NYC, DC, & International exhibits

Because sometimes we need to know what is going on in the world of photography in other parts of the world; maybe we can just dream of a trip to NYC or International venues and gaze at the sites……ENJOY:

Bruce Silverstein Gallery:


NYC: Some ending soon:  ON VIEW:

Peter Hujar at Morgan Library and Museum until 20 May 2018

Stephen Shore at  MOMA until 28 May 2018


Edmund Clark: The Day the Music Died:


Being: New Photography 2018, the latest edition of MoMA’s longstanding and celebrated New Photography series, investigates charged and layered notions of personhood and subjectivity in recent photography and photo-based art, presenting works by 17 artists working in the US and internationally. The works included in Being respond to diverse lived experiences and circumstances through a range of issues and tactics, including interrogations of traditional modes of photographic portraiture, the use of surrogates or masks as replacements for the body, tensions between privacy and exposure, formations of community or social relations, and the agency of the sitter and of the artist. Some works in the exhibition might be considered straightforward figurative depictions, while others do not include imagery of the human body at all. Since its earliest manifestations, photography has been widely seen as a means by which to capture an exact likeness of a person; the artists featured in Being mine or upset this rich history as they explore photographic representations of personhood today, when rights of representation are contested for many individuals.

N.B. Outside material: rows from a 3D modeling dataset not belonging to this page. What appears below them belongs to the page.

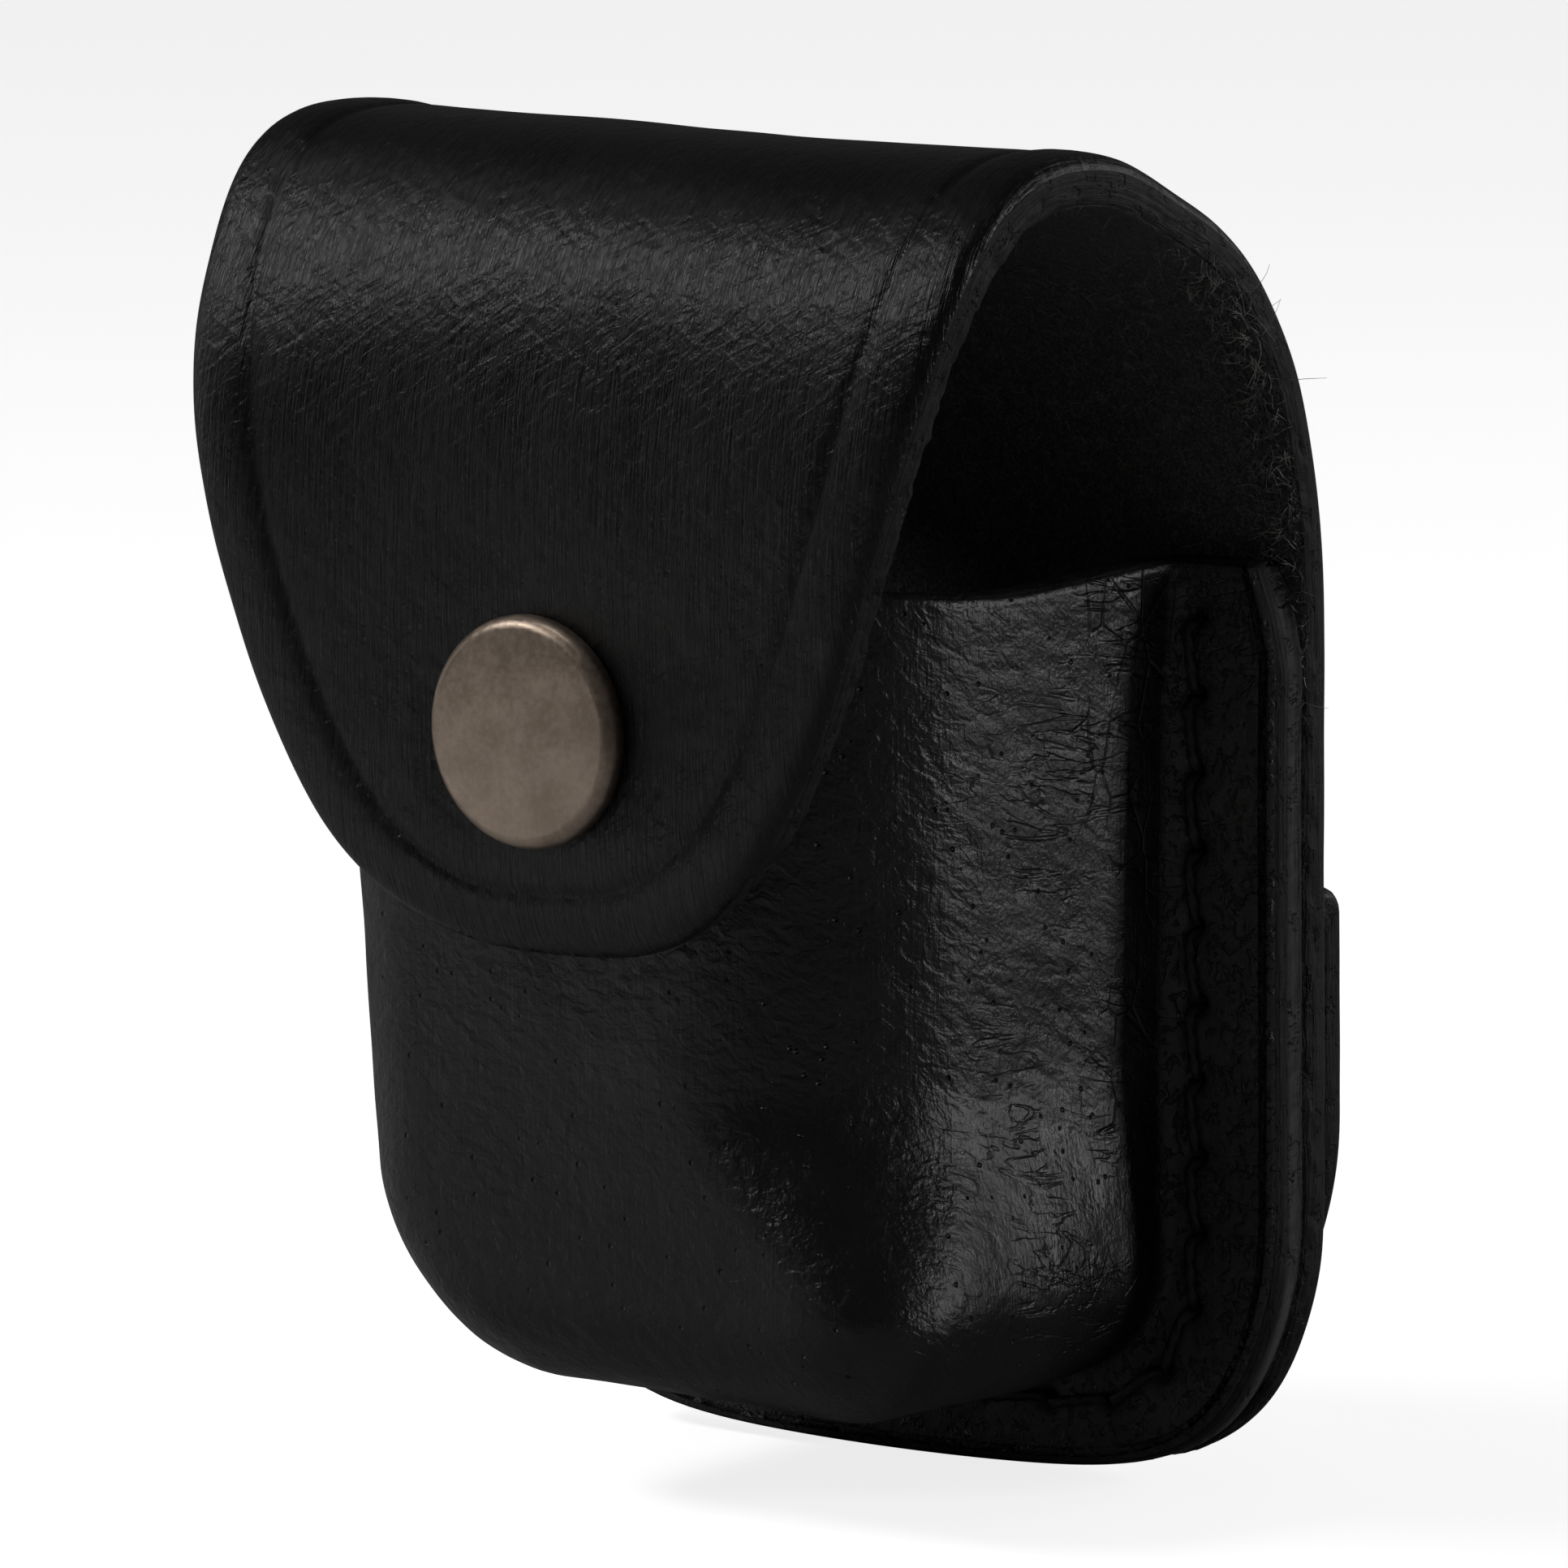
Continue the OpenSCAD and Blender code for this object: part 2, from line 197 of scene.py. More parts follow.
class Skin:
    """Collects points and quads and makes one mesh of them. Each face has a zone, which is its
    material, and each of its corners a flat coordinate."""

    def __init__(self):
        self.points, self.faces, self.flats, self.zones = [], [], [], []
        self.count = 0

    def add(self, points):
        """Adds points of shape (..., 3) and returns their numbers in the same shape."""
        points = np.asarray(points, float)
        shape = points.shape[:-1]
        index = np.arange(self.count, self.count + int(np.prod(shape))).reshape(shape)
        self.points.append(points.reshape(-1, 3))
        self.count += index.size
        return index

    def quads(self, index, flat, zone=0):
        """Joins a grid of point numbers into quads. flat holds each corner's flat coordinate."""
        parts = (slice(None, -1), slice(1, None))
        order = [(0, 0), (0, 1), (1, 1), (1, 0)]
        faces = np.stack([index[parts[r], parts[c]] for r, c in order], axis=-1)
        flats = np.stack([flat[parts[r], parts[c]] for r, c in order], axis=-2)
        self.faces.append(faces.reshape(-1, 4))
        self.flats.append(flats.reshape(-1, 4, 2))
        self.zones.append(np.full(faces.size // 4, zone))

    def build(self, name, materials, marks=None):
        """Makes the mesh object. marks holds named numbers for each point, which materials read."""
        points = np.concatenate(self.points) * MM
        faces = np.concatenate(self.faces)
        mesh = bpy.data.meshes.new(name)
        mesh.from_pydata(points.tolist(), [], faces.tolist())
        layer = mesh.uv_layers.new(name="flat")
        layer.data.foreach_set("uv", np.concatenate(self.flats).ravel() * MM * FLAT_SCALE)
        mesh.polygons.foreach_set("material_index", np.concatenate(self.zones).astype(np.int32))
        for key, values in (marks or {}).items():
            layer = mesh.attributes.new(key, "FLOAT", "POINT")
            layer.data.foreach_set("value", values.astype(np.float32))
        for material in materials:
            mesh.materials.append(material)
        edit_mesh(mesh, lambda work: bmesh.ops.recalc_face_normals(work, faces=work.faces))
        mesh.polygons.foreach_set("use_smooth", np.ones(len(mesh.polygons), bool))
        return add_object(name, mesh)


FLAT_SCALE = 100.0          # the flat coordinate is in units of 10 mm

# ---- materials


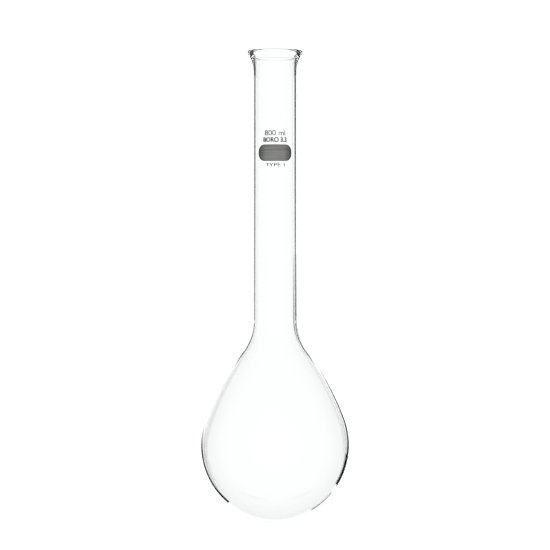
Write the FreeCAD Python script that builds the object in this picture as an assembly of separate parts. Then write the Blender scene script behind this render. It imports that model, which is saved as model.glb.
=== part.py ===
"""Long-neck, round-bottomed digestion flask in clear borosilicate glass, nominal capacity 800 ml.

Millimetres, +Z up. The origin is the lowest point of the bulb, on the flask's axis, and the print faces -Y.
The glass is made in three sections that meet face to face: a blown bulb with a short stub of neck, a straight
neck tube, and a tooled mouth. The fired enamel print lies on the outside of the neck tube.
"""

import FreeCAD, Part
import math
import os

# Overall sizes
FLASK_HEIGHT = 365.0  # bottom of the bulb to the crown of the lip
BULB_DIAMETER = 115.0  # outside, at the equator
NECK_DIAMETER = 34.0  # outside

# Thickness of the glass
BULB_WALL = 1.8
NECK_WALL = 1.7

# Outline of the bulb. Slopes are in degrees, measured from upright.
SIDE_ARC_OFFSET = 2.0  # the side arcs are struck this far past the axis, so the bulb is a little taller than a ball
POLE_SLOPE = 65.0  # slope below the equator where the side arc meets the rounder bottom
CHEEK_SLOPE = 20.5  # slope above the equator where the side arc meets the long shoulder
SHOULDER_SLOPE = 37.0  # steepest slope, where the shoulder turns into the fillet under the neck
NECK_FILLET = 37.0  # radius of the outside of that fillet
SEAL_STUB = 3.0  # straight neck on the bulb, up to the line where the tube is sealed on

# Tooled mouth
MOUTH_LENGTH = 15.5  # from the start of the flare to the crown of the lip
LIP_DIAMETER = 42.6  # outside
LIP_ROUND = 2.1  # radius of the lip's rounded edge

# Fired enamel
ENAMEL_THICKNESS = 0.12
SPOT_WIDTH = 28.1  # along the curve of the neck
SPOT_HEIGHT = 12.8
SPOT_CORNER = 5.8
SPOT_BELOW_CROWN = 80.1  # from the crown of the lip down to the middle of the spot
LEGEND_GAP_ABOVE = 1.9  # from the spot up to the second line
LEGEND_GAP_BELOW = 1.5  # from the spot down to the third line
LEGEND_LINE_GAP = 1.4  # between the two lines above the spot


class Lettering:
    """One printed line: its words, the height of its capitals, its pen width and its letter spacing."""

    def __init__(self, words, capital, pen, spacing):
        self.words = words
        self.capital = capital
        self.pen = pen
        self.spacing = spacing


CAPACITY = Lettering("800 ml", capital=4.1, pen=0.42, spacing=0.70)
GLASS_KIND = Lettering("BORO 3.3", capital=3.6, pen=0.65, spacing=0.3)
GLASS_TYPE = Lettering("TYPE 1", capital=2.6, pen=0.35, spacing=1.3)

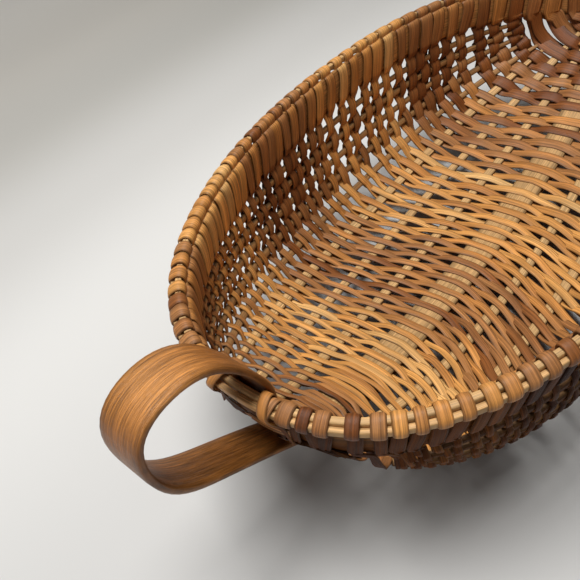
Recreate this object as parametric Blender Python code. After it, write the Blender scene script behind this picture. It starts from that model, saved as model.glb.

Being: New Photography 2018 is constituted primarily of works made since 2016, both by artists who are just starting out in their careers, some showing in New York for the first time, and by others with more established practices who, in some cases, have been supporting the field of photography through teaching or creating other platforms for production. For all the artists, this will be the first exhibition of their work at the Museum. The artists included are: Sofia Borges (Brazilian, born 1984), Matthew Connors (American, born 1976), Sam Contis (American, born 1982), Shilpa Gupta (Indian, born 1976), Adelita Husni-Bey (Italian, born 1985), Yazan Khalili (Palestinian, born Syria, 1981), Harold Mendez (American, born 1977), Aïda Muluneh (Ethiopian, born 1974), Hương Ngô and Hồng-Ân Trương (American, born Hong Kong, 1979; American, born 1976), B. Ingrid Olson (American, born 1987), Joanna Piotrowska (Polish, born 1985), Em Rooney (American, born 1983), Paul Mpagi Sepuya (American, born 1982), Andrzej Steinbach (German, born Poland, 1983), Stephanie Syjuco (American, born Philippines, 1974), Carmen Winant (American, born 1983) Organized by Lucy Gallun, Assistant Curator, Department of Photography.

“Daguerreotypes: Five Decades of Collecting” at the National Portrait Gallery in Washington, D.C.

June 15, 2018–June 2, 2019 Daguerreotypes were the precursor modern-day photography. The process, which was ubiquitous in the mid-19th century, involved exposing a treated silver plate to light through an early camera. In 2018, the National Portrait Gallery will have been collecting daguerreotypes for 50 years and has planned a large installation to commemorate the milestone. These aren’t just fascinating artworks; they’re also stunning chronicles of the birth of modernism.

“Moriz Nähr: Photography and Modernism” at the Leopold Museum in Vienna

Aug. 24–Oct. 29 It’s hard to overstate the convulsive urban and social change that Vienna was subjected to at the turn of the century. Long the jewel in the crown of the Hapsburg Empire, its wedding-cake buildings and ornate cafes were subsidized in large part by the outlying “Crown Lands,” which, by 1900, were beginning to make concerted efforts towards autonomy. Insulated as it was, Vienna began to feel the effects of change: Its city fortifications came down, the middle class grew, and it ever-so-slowly began to embrace technology and modernism. Moriz Nähr (1845- 1945), a pioneer of the photographic medium, was appointed court photographer to the Archduke Franz Ferdinand, and thus was on-hand to capture the changes from the highest (and occasionally, lowest) levels. This will be a spectacular, not-to-miss exhibition of his oeuvre’s highlights.